The distributed IP anycast gateway applies the anycast network concept“one to the nearest association.” Anycast is a network addressing and routing implementation in which the data traffic from an endpoint is routed topologically to the closest node in a group of gateways. The function of the Anycast Layer 3 gateway is natively embedded with the BGP EVPN control plane. With VxLAN/EVPN implementation there are as many Anycast L3 gateways as Top-of-Rack switches.
The EVPN introduced the concept of Integrated Routing and Bridging based on EVPN to address inter-subnet communication between VMs which are belong to different VxLAN segments. It is also called inter-VxLAN routing.
Let’s see how is IRB is working with the topology.

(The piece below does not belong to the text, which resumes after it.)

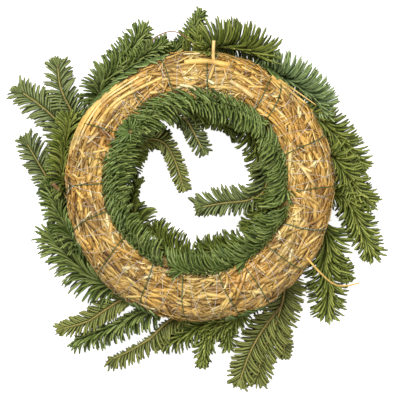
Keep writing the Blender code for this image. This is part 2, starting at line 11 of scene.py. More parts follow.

Each VTEP learns through the data plane and registers its local end-points with their respective MAC and IP address information. Every VTEP distributes this information through the MP-BGP EVPN control plane.
We can assume following entries will be installed for VTEP-1 as an example. Other VTEPs will have similar entries of course. (note that these are not actual outputs but summary of what is included in the outputs)
VTEP-1
VM1, IP: 10.100.1.1, MAC: MAC-VM1, Vlan:100, L2VNI:298100, Next Hop: Local
VM3, IP: 10.100.1.3, MAC: MAC-VM3, Vlan:100, L2VNI:298100, Next Hop: 192.1.1.2
VM2, IP: 10.200.1.1, MAC: MAC-VM2, Vlan:100, L2VNI:298200, Next Hop: Local
VM5, IP: 10.200.1.2, MAC: MAC-VM5, Vlan:200, L2VNI:298200, Next Hop: 192.1.1.3
VM4, IP: 10.30.1.1, MAC: MAC-VM4, Vlan:300, L2VNI:298300, Next Hop: 192.1.1.2
VM6, IP: 10.30.1.2, MAC: MAC-VM6, Vlan:300, L2VNI:298300, Next Hop: 192.1.1.3
VM7, IP: 10.30.1.3, MAC: MAC-VM7, Vlan:300, L2VNI:298300, Next Hop: 192.1.1.4
We will have following VxLAN networks;
Let’s assume all networks are belong to same tenant and all gateways are configured on all VTEPs.
Step by step communication between VM1 and VM4 as an example;
- VM1 sends packet to VM4. Layer 2 destination mac address is VTEP-1 which is the gateway of VM1. VTEP-1 decapsulates the packet and performs the routing.
2. VTEP-1 routes packet to the SVI 30. Because the destination ip address of the packet is in the same subnet with SVI20.
VM4, IP: 10.30.1.1, MAC: MAC-VM4, Vlan:300, L2VNI:298300, Next Hop: 192.1.1.2
3. VTEP-1 encapsulates packet into VxLAN with the VNI 298300 and sends it to the VTEP-2. (This is called asymmetrical routing mode and with asymmetrical routing mode, the ingress VTEP performs both bridging and routing)
4. VTEP-2 receives the packet strips off the VxLAN header and bridges the frame to its VLAN 30 which is mapped to VNI 298300. (The egress VTEP performs only bridging.)
VM4, IP: 10.30.1.1, MAC: MAC-VM4, Vlan:300, L2VNI:298300, Next Hop: Local
The drawback of this asymmetric routing (Asymmetric IRB) implementation is the we need to be sure about consistent configuration across all VTEPs. All VTEPs shoud have the configuration of all VLANs and VNIs which will be routed or bridged between VTEPS.
In the above illustration, VTEP 1 needs to be configured with VLAN 100 mapping VNI 298100, as well as the VLAN IDs which are mapped to the VNI 298300, even though there is no any host attached to this VLAN. Note that the VLAN ID being local significant. In my example I used consistent Vlans but what is critical is that the mapping to the true VNI. Therefore, in this example the Host tables on all leafs are populated with the reachability information for VM1, VM2, VM3, VM4, VM5, VM6 and VM7.
In the asymmetric IRB we only have the concept of L2VNI. We also have another option which is called Symmetric IRB and it introduces us with the concept of L3VNI. This L3VNI will allow us to create and dedicate VRF for a specific tenant for the routing purpose.